===== Exercise inputs =====

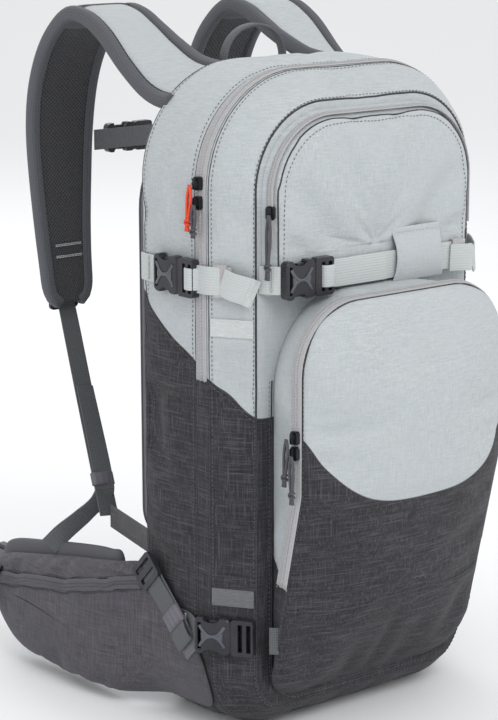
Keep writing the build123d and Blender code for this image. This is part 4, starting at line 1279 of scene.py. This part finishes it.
def blocks(x, z, columns, rows):
    """Depth of the channels between the foam blocks: 0 on a block and 1 in a channel."""
    upright = [math.exp(-((x - c) / 0.0065) ** 2) for c in columns]
    level = [math.exp(-((z - r - 0.10 * abs(x)) / 0.0055) ** 2) for r in rows]
    return max(upright + level)


def back_cushion(name, half, low, high, radii, columns, rows, body):
    """A back pad: banded sides, a rounded edge and a face of foam blocks."""
    edge = [ring(outline(half, low, high, *radii), y) for y in (-0.0274, -0.021, -0.0145, -0.0095)]
    for inset, y in ((1.2, -0.0060), (3.6, -0.0032), (7.0, -0.0012), (11.0, 0.0)):
        shape = outline(half - inset, low + inset, high - inset, radii[0] - inset, radii[1] - inset)
        edge.append(ring(shape, y))
    face = to_middle(edge[-1], 24, 0.0)
    face = [[Vector((p.x, 0.0012 - 0.0075 * blocks(p.x, p.z, columns, rows), p.z)) for p in row]
            for row in face]
    pad = skin(name, edge + face, back_mesh, body)
    smooth_over(pad)
    band_rows_at = [ring(outline(half + 0.4, low - 0.2, high + 0.4, radii[0], radii[1]), y)
                    for y in (-0.0274, -0.022, -0.016, -0.0095)]
    band_piece = skin(name + "_band", band_rows_at, door_band, body)
    for k, y in enumerate((-0.0265, -0.0185, -0.0090)):
        loop = ring(outline(half + 0.4, low - 0.1, high + 0.4, radii[0], radii[1]), y)
        sweep(f"{name}_piping_{k}", loop + [loop[0]], (0, 1, 0), round_section(0.0011, 8), binding_tape, body)
    return pad


door = back_cushion("back_door", 138, 150, 553, (40, 84), (0.0, -0.078, 0.078), (0.215, 0.295, 0.375, 0.455),
                    "back_door")
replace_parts(door, "back_door_pad")
lumbar = back_cushion("lumbar_cushion", 112, 8, 140, (30, 40), (0.0,), (), "pack")
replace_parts(lumbar, "lumbar_pad")
frame_plastic = moulded("frame_plastic", (0.05, 0.05, 0.055), 0.5)
finish_nodes(frame_plastic, "frame_sheet")
frame_metal = moulded("frame_metal", (0.55, 0.56, 0.58), 0.35, 1.0)
finish_nodes(frame_metal, "frame_stays")
finish_nodes(lining_fabric, "inner_sleeves")
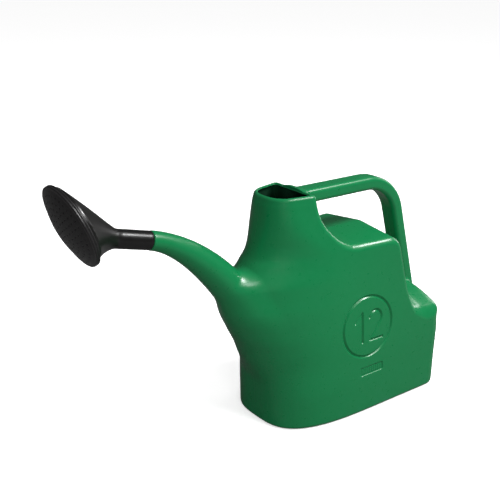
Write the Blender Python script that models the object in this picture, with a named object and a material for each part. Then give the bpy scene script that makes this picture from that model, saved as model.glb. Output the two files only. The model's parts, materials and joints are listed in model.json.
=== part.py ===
"""Twelve-litre garden watering can with a push-on rose.

The can is one hollow blow-moulded piece: tank, filler neck, spout and handle
share one wall. It is cut here by thin planes into the named pieces
tank_shell, neck, spout, spout_spigot and handle. The rose is two more mouldings:
a bell with a socket that pushes over the spigot, and a perforated face that
snaps into the bell.

Frame: metres, +Z up, the spout points to -X, and the origin is at the middle
of the flat base.
"""

import math
from collections import namedtuple

import bmesh
import bpy
from mathutils import Matrix, Vector

MM = 0.001

# Tank
BASE_LENGTH = 310 * MM
BASE_WIDTH = 180 * MM
FOOT_RADIUS = 7 * MM
LEDGE_HEIGHT = 155 * MM
LEDGE_LENGTH = 78 * MM
DECK_HEIGHT = 281 * MM
WALL = 2.4 * MM

# Filler neck
RIM_HEIGHT = 354 * MM
NECK_SETBACK = 11 * MM
NECK_LENGTH = 62 * MM
NECK_FRONT_WIDTH = 66 * MM
NECK_REAR_WIDTH = 96 * MM
NECK_CUT = 9 * MM
RIM_BAND = 8 * MM
MOUTH_CORNER = 7 * MM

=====

All lines from the one containing "Write the Blender" through the end of the records, both ends included, are to be quoted exactly; please add nothing else.

Write the Blender Python script that models the object in this picture, with a named object and a material for each part. Then give the bpy scene script that makes this picture from that model, saved as model.glb. Output the two files only. The model's parts, materials and joints are listed in model.json.
=== part.py ===
"""Twelve-litre garden watering can with a push-on rose.

The can is one hollow blow-moulded piece: tank, filler neck, spout and handle
share one wall. It is cut here by thin planes into the named pieces
tank_shell, neck, spout, spout_spigot and handle. The rose is two more mouldings:
a bell with a socket that pushes over the spigot, and a perforated face that
snaps into the bell.

Frame: metres, +Z up, the spout points to -X, and the origin is at the middle
of the flat base.
"""

import math
from collections import namedtuple

import bmesh
import bpy
from mathutils import Matrix, Vector

MM = 0.001

# Tank
BASE_LENGTH = 310 * MM
BASE_WIDTH = 180 * MM
FOOT_RADIUS = 7 * MM
LEDGE_HEIGHT = 155 * MM
LEDGE_LENGTH = 78 * MM
DECK_HEIGHT = 281 * MM
WALL = 2.4 * MM

# Filler neck
RIM_HEIGHT = 354 * MM
NECK_SETBACK = 11 * MM
NECK_LENGTH = 62 * MM
NECK_FRONT_WIDTH = 66 * MM
NECK_REAR_WIDTH = 96 * MM
NECK_CUT = 9 * MM
RIM_BAND = 8 * MM
MOUTH_CORNER = 7 * MM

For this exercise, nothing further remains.